Items listed in a dataset:
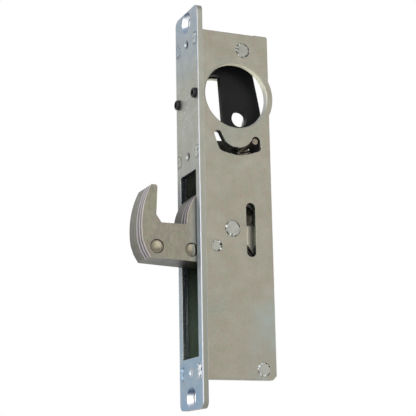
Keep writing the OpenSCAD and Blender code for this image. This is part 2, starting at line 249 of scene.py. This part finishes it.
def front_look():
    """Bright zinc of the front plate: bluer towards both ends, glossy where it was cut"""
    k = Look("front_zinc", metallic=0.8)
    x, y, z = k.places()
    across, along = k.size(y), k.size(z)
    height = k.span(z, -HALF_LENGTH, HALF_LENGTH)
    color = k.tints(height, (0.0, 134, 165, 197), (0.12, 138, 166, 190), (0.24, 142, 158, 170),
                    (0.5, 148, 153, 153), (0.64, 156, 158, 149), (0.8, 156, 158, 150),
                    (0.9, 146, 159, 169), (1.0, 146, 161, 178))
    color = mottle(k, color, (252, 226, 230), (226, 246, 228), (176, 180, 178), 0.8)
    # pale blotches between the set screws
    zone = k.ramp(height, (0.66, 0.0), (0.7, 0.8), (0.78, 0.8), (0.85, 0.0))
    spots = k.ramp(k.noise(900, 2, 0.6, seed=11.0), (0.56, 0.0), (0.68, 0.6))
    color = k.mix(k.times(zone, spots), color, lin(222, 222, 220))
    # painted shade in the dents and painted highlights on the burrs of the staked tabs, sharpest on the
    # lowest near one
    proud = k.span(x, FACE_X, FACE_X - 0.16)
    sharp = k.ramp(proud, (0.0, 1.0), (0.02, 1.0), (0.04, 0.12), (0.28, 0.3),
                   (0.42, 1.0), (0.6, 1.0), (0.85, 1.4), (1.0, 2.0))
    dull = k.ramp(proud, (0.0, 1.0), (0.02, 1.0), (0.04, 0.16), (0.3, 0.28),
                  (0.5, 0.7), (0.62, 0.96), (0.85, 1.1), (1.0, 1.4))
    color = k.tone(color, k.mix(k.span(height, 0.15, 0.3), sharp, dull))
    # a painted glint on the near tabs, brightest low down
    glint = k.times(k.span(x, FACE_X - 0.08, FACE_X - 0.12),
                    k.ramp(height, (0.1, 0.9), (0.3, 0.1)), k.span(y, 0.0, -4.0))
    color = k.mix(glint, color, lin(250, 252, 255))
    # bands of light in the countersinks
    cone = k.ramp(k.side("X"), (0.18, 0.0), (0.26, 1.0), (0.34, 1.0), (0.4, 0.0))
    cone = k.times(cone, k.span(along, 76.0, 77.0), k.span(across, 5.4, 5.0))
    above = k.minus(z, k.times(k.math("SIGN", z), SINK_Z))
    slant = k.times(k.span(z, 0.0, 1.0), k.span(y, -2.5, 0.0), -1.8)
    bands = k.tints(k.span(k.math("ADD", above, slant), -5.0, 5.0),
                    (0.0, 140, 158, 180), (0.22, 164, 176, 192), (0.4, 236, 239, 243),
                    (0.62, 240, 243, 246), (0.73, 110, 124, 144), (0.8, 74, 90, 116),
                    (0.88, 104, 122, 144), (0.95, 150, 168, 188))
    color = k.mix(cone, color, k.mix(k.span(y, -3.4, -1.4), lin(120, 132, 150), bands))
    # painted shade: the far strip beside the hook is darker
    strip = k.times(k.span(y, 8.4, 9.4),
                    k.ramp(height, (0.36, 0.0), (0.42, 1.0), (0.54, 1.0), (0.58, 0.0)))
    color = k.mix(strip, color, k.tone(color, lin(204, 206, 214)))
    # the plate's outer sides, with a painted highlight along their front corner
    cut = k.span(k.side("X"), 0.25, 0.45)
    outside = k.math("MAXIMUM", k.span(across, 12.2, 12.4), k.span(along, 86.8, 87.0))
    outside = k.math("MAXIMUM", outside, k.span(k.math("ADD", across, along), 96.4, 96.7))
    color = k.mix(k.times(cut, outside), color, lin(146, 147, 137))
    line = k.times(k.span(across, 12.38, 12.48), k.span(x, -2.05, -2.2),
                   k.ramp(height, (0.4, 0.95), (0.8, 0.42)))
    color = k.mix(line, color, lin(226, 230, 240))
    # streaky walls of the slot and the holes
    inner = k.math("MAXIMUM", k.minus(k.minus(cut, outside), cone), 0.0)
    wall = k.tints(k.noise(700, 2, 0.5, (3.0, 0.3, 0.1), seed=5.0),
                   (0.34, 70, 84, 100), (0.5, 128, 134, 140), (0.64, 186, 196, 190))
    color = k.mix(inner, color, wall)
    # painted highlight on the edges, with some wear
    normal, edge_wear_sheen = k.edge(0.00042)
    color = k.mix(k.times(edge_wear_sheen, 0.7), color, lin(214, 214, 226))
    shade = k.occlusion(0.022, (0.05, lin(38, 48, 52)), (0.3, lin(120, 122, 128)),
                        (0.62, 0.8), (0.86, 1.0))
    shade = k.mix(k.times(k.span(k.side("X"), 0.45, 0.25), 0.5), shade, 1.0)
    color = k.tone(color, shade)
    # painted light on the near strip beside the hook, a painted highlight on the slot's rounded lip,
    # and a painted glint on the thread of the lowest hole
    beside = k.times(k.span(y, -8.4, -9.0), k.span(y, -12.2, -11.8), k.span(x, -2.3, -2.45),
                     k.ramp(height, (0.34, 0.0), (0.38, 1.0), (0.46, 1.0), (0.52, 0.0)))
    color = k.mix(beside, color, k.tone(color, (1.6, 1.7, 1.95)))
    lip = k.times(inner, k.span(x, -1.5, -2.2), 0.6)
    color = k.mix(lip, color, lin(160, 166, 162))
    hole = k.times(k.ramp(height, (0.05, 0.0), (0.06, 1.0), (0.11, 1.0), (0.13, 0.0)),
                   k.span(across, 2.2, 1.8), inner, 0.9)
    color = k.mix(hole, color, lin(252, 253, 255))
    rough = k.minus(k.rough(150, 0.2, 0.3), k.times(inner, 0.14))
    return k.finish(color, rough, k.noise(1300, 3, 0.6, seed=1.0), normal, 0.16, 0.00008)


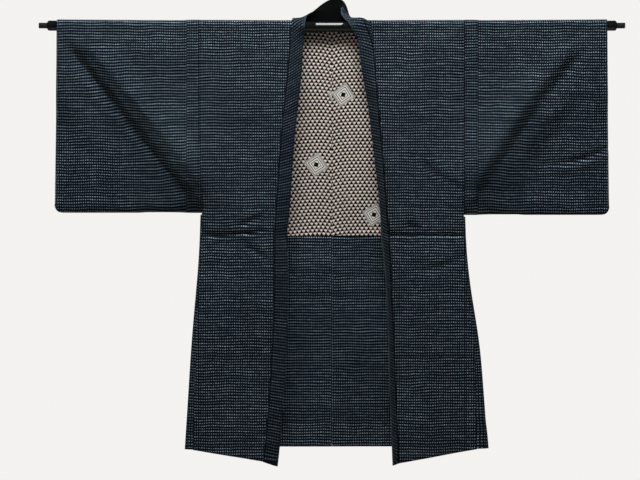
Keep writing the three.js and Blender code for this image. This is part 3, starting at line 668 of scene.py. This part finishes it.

* [SET PROBLEM] Reproduce the entire listing word for word.

* [FINAL ANSWER]
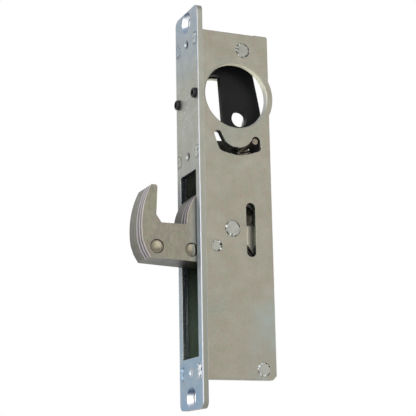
Keep writing the OpenSCAD and Blender code for this image. This is part 2, starting at line 249 of scene.py. This part finishes it.
def front_look():
    """Bright zinc of the front plate: bluer towards both ends, glossy where it was cut"""
    k = Look("front_zinc", metallic=0.8)
    x, y, z = k.places()
    across, along = k.size(y), k.size(z)
    height = k.span(z, -HALF_LENGTH, HALF_LENGTH)
    color = k.tints(height, (0.0, 134, 165, 197), (0.12, 138, 166, 190), (0.24, 142, 158, 170),
                    (0.5, 148, 153, 153), (0.64, 156, 158, 149), (0.8, 156, 158, 150),
                    (0.9, 146, 159, 169), (1.0, 146, 161, 178))
    color = mottle(k, color, (252, 226, 230), (226, 246, 228), (176, 180, 178), 0.8)
    # pale blotches between the set screws
    zone = k.ramp(height, (0.66, 0.0), (0.7, 0.8), (0.78, 0.8), (0.85, 0.0))
    spots = k.ramp(k.noise(900, 2, 0.6, seed=11.0), (0.56, 0.0), (0.68, 0.6))
    color = k.mix(k.times(zone, spots), color, lin(222, 222, 220))
    # painted shade in the dents and painted highlights on the burrs of the staked tabs, sharpest on the
    # lowest near one
    proud = k.span(x, FACE_X, FACE_X - 0.16)
    sharp = k.ramp(proud, (0.0, 1.0), (0.02, 1.0), (0.04, 0.12), (0.28, 0.3),
                   (0.42, 1.0), (0.6, 1.0), (0.85, 1.4), (1.0, 2.0))
    dull = k.ramp(proud, (0.0, 1.0), (0.02, 1.0), (0.04, 0.16), (0.3, 0.28),
                  (0.5, 0.7), (0.62, 0.96), (0.85, 1.1), (1.0, 1.4))
    color = k.tone(color, k.mix(k.span(height, 0.15, 0.3), sharp, dull))
    # a painted glint on the near tabs, brightest low down
    glint = k.times(k.span(x, FACE_X - 0.08, FACE_X - 0.12),
                    k.ramp(height, (0.1, 0.9), (0.3, 0.1)), k.span(y, 0.0, -4.0))
    color = k.mix(glint, color, lin(250, 252, 255))
    # bands of light in the countersinks
    cone = k.ramp(k.side("X"), (0.18, 0.0), (0.26, 1.0), (0.34, 1.0), (0.4, 0.0))
    cone = k.times(cone, k.span(along, 76.0, 77.0), k.span(across, 5.4, 5.0))
    above = k.minus(z, k.times(k.math("SIGN", z), SINK_Z))
    slant = k.times(k.span(z, 0.0, 1.0), k.span(y, -2.5, 0.0), -1.8)
    bands = k.tints(k.span(k.math("ADD", above, slant), -5.0, 5.0),
                    (0.0, 140, 158, 180), (0.22, 164, 176, 192), (0.4, 236, 239, 243),
                    (0.62, 240, 243, 246), (0.73, 110, 124, 144), (0.8, 74, 90, 116),
                    (0.88, 104, 122, 144), (0.95, 150, 168, 188))
    color = k.mix(cone, color, k.mix(k.span(y, -3.4, -1.4), lin(120, 132, 150), bands))
    # painted shade: the far strip beside the hook is darker
    strip = k.times(k.span(y, 8.4, 9.4),
                    k.ramp(height, (0.36, 0.0), (0.42, 1.0), (0.54, 1.0), (0.58, 0.0)))
    color = k.mix(strip, color, k.tone(color, lin(204, 206, 214)))
    # the plate's outer sides, with a painted highlight along their front corner
    cut = k.span(k.side("X"), 0.25, 0.45)
    outside = k.math("MAXIMUM", k.span(across, 12.2, 12.4), k.span(along, 86.8, 87.0))
    outside = k.math("MAXIMUM", outside, k.span(k.math("ADD", across, along), 96.4, 96.7))
    color = k.mix(k.times(cut, outside), color, lin(146, 147, 137))
    line = k.times(k.span(across, 12.38, 12.48), k.span(x, -2.05, -2.2),
                   k.ramp(height, (0.4, 0.95), (0.8, 0.42)))
    color = k.mix(line, color, lin(226, 230, 240))
    # streaky walls of the slot and the holes
    inner = k.math("MAXIMUM", k.minus(k.minus(cut, outside), cone), 0.0)
    wall = k.tints(k.noise(700, 2, 0.5, (3.0, 0.3, 0.1), seed=5.0),
                   (0.34, 70, 84, 100), (0.5, 128, 134, 140), (0.64, 186, 196, 190))
    color = k.mix(inner, color, wall)
    # painted highlight on the edges, with some wear
    normal, edge_wear_sheen = k.edge(0.00042)
    color = k.mix(k.times(edge_wear_sheen, 0.7), color, lin(214, 214, 226))
    shade = k.occlusion(0.022, (0.05, lin(38, 48, 52)), (0.3, lin(120, 122, 128)),
                        (0.62, 0.8), (0.86, 1.0))
    shade = k.mix(k.times(k.span(k.side("X"), 0.45, 0.25), 0.5), shade, 1.0)
    color = k.tone(color, shade)
    # painted light on the near strip beside the hook, a painted highlight on the slot's rounded lip,
    # and a painted glint on the thread of the lowest hole
    beside = k.times(k.span(y, -8.4, -9.0), k.span(y, -12.2, -11.8), k.span(x, -2.3, -2.45),
                     k.ramp(height, (0.34, 0.0), (0.38, 1.0), (0.46, 1.0), (0.52, 0.0)))
    color = k.mix(beside, color, k.tone(color, (1.6, 1.7, 1.95)))
    lip = k.times(inner, k.span(x, -1.5, -2.2), 0.6)
    color = k.mix(lip, color, lin(160, 166, 162))
    hole = k.times(k.ramp(height, (0.05, 0.0), (0.06, 1.0), (0.11, 1.0), (0.13, 0.0)),
                   k.span(across, 2.2, 1.8), inner, 0.9)
    color = k.mix(hole, color, lin(252, 253, 255))
    rough = k.minus(k.rough(150, 0.2, 0.3), k.times(inner, 0.14))
    return k.finish(color, rough, k.noise(1300, 3, 0.6, seed=1.0), normal, 0.16, 0.00008)


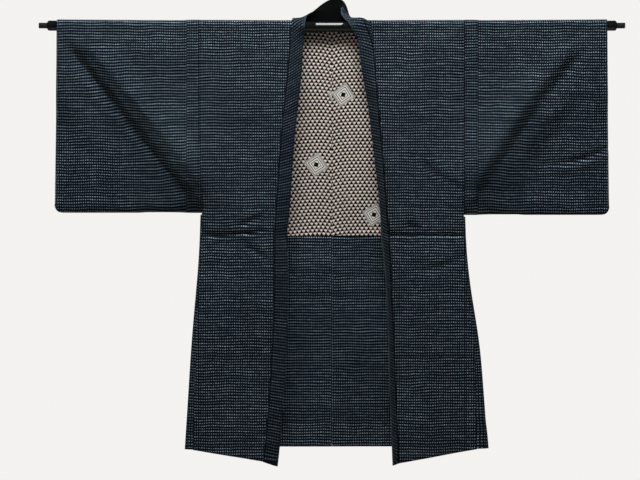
Keep writing the three.js and Blender code for this image. This is part 3, starting at line 668 of scene.py. This part finishes it.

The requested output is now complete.